After their daughter Mia was born in 1941, Lisa's career as a model continued to flourish in New York. In addition to working with Fernand, she posed for American photographers including Louise DahlWolfe, George Platt Lynes, Frances McLaughlin-Gill, Toni Frissell -- and Irving Penn, whom she met on assignment for Vogue in 1947 and would marry in 1950. Fernand and Lisa worked together on assignments even after her marriage to Penn. Although Fernand continued to photograph for fashion magazines and advertisers into the early 1960s, as the fashion magazine industry burgeoned he found himself increasingly stifled and discontent with the business, its expectations, and his confinement to the studio.
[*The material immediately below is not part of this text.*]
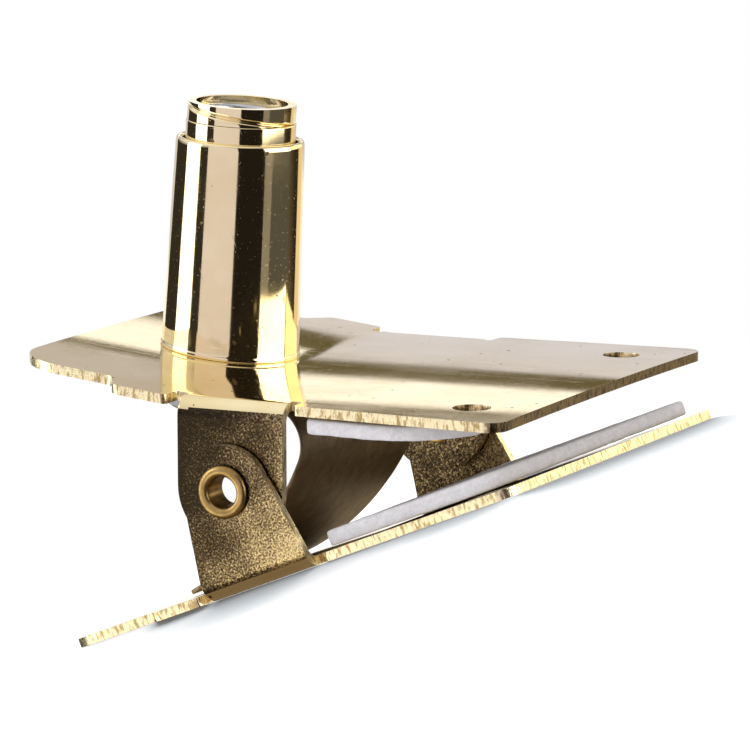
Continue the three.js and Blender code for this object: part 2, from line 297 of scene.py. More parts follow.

As Robin Muir explains in the monograph Fernand Fonssagrives: An Eye for Beauty (2005), Fonssagrives was "conspicuously successful at his profession, but refused to allow its concomitant 'glamorization' to affect him." Fonssagrives closed his studio in 1963 and moved to Spain to study sculpture and resume his life as an artist. For the last 30 years of his life, he lived in Little Rock, Arkansas, with his second wife, Dianne Capron, a professional figure skater and Montessori teacher, and their son Marc. In the 1980s he began to re-visit the photographs in his archive. In addition to a small number of vintage prints, the photographs in this exhibition were printed by the photographer Sean Moorman, Fonssagrives's former assistant and the manager of his estate.